> _TO DO_: In the listing below, find the line with "import Sketcher", then repeat exactly every line from the top through that one.

## BEGIN

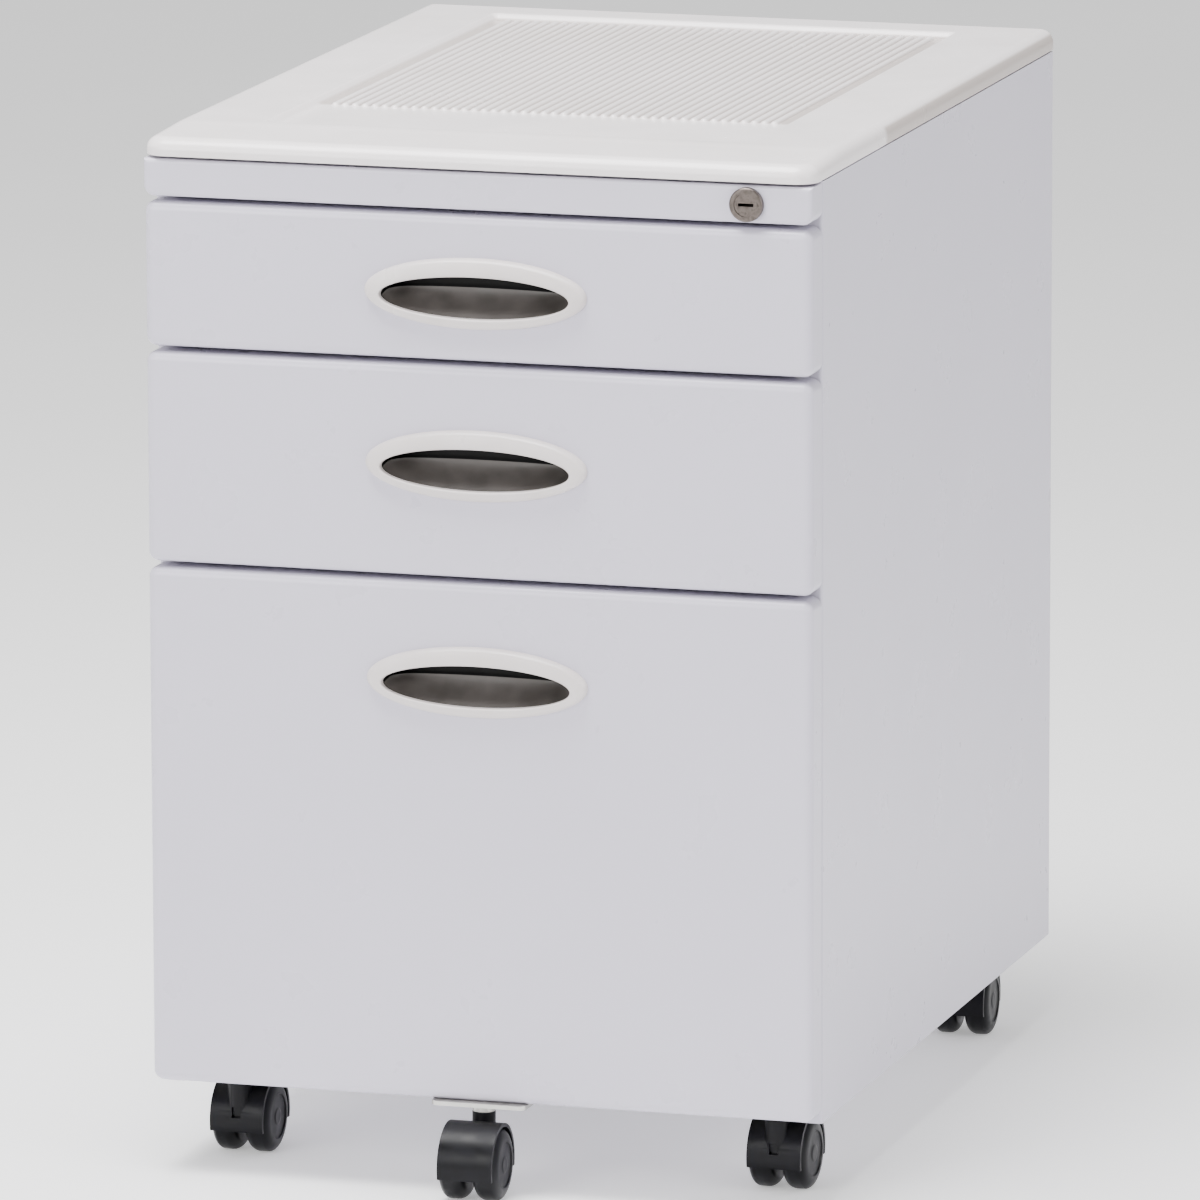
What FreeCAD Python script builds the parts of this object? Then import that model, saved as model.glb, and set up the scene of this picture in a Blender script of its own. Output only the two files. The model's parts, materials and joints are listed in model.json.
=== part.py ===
import FreeCAD, Part
import math
import os
import Sketcher

# Three-drawer mobile pedestal: a steel carcass under a moulded cover, three drawers on
# ball-bearing slides, a gang lock and five twin-wheel casters, one of them under the
# bottom drawer's front. X runs to the right as seen from the front, Y to the back, Z up.
# Every length below is measured from three references: the middle of the width, the
# plane of the drawer faces (y = 0) and the floor (z = 0). The placements then move the
# whole cabinet back so that the origin is the bottom centre of its bounding box.

doc = FreeCAD.newDocument("mobile_pedestal")
sheet = doc.addObject("Spreadsheet::Sheet", "Sizes")
sub_parts = []


class Size:
    """A length or angle: its number, and the sheet expression that gives it."""

    def __init__(self, value, text):
        self.value = value
        self.text = text

    def __add__(self, other):
        other = as_size(other)
        return Size(self.value + other.value, f"({self.text} + {other.text})")

    def __radd__(self, other):
        return as_size(other) + self

    def __sub__(self, other):
        other = as_size(other)
        return Size(self.value - other.value, f"({self.text} - {other.text})")

    def __rsub__(self, other):
        return as_size(other) - self

    def __mul__(self, factor):
        factor = as_size(factor)
        return Size(self.value * factor.value, f"({self.text} * {factor.text})")

    def __rmul__(self, factor):
        return self * factor

    def __truediv__(self, divisor):
        divisor = as_size(divisor)
        return Size(self.value / divisor.value, f"({self.text} / {divisor.text})")

    def __neg__(self):
        return as_size(0) - self


def as_size(number):
    if isinstance(number, Size):
        return number
    return Size(float(number), f"({number})")


def cosine(angle):
    return Size(math.cos(math.radians(angle.value)), f"cos({angle.text})")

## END

> _RESULT_:
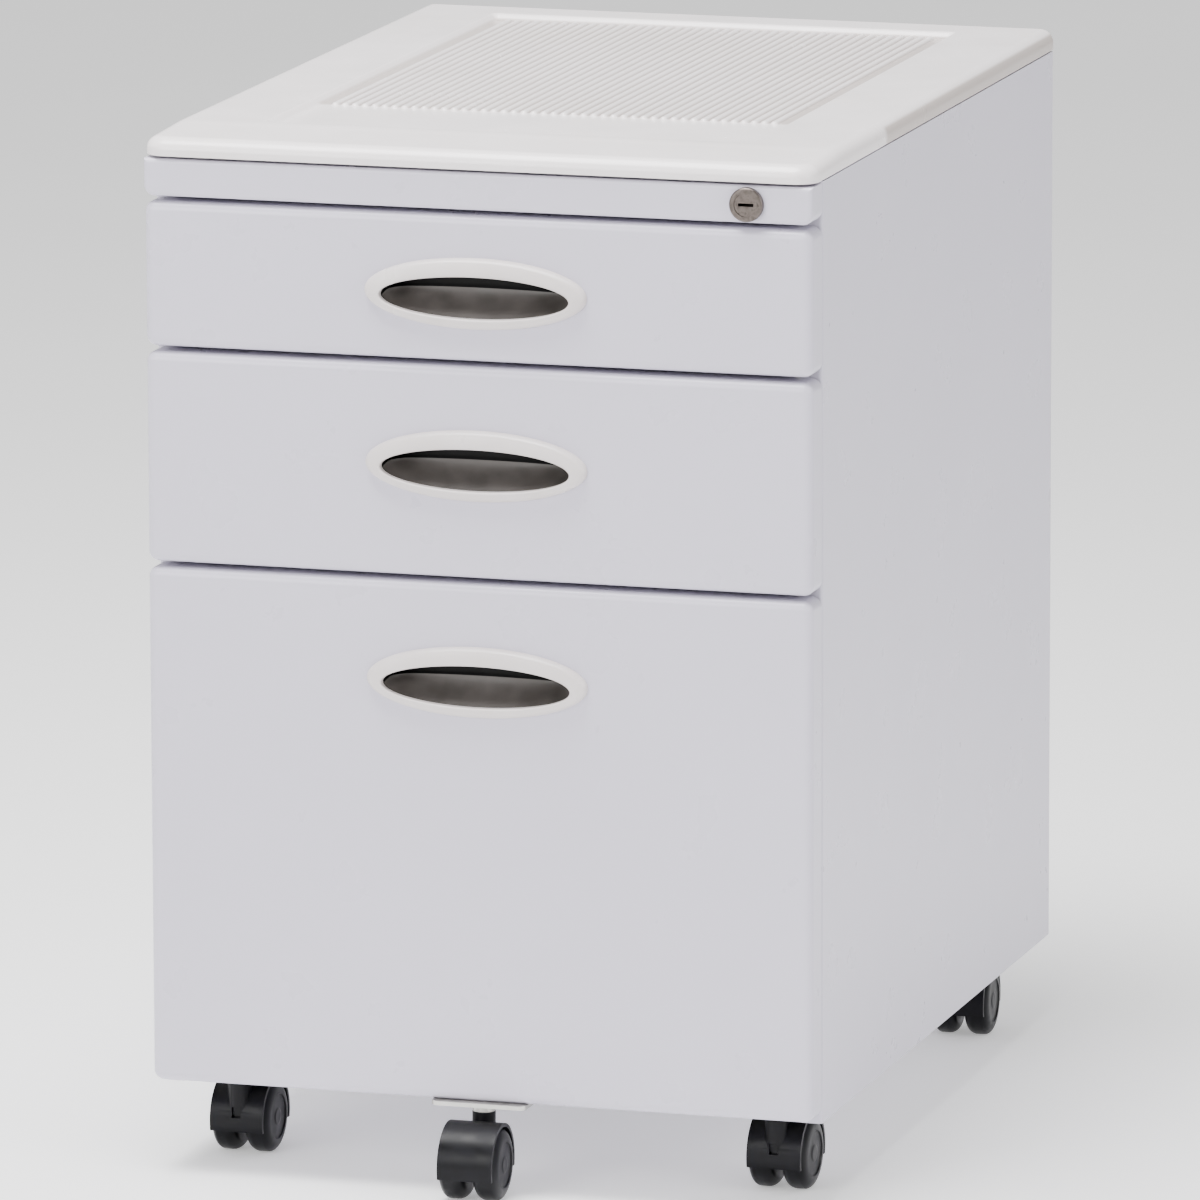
What FreeCAD Python script builds the parts of this object? Then import that model, saved as model.glb, and set up the scene of this picture in a Blender script of its own. Output only the two files. The model's parts, materials and joints are listed in model.json.
=== part.py ===
import FreeCAD, Part
import math
import os
import Sketcher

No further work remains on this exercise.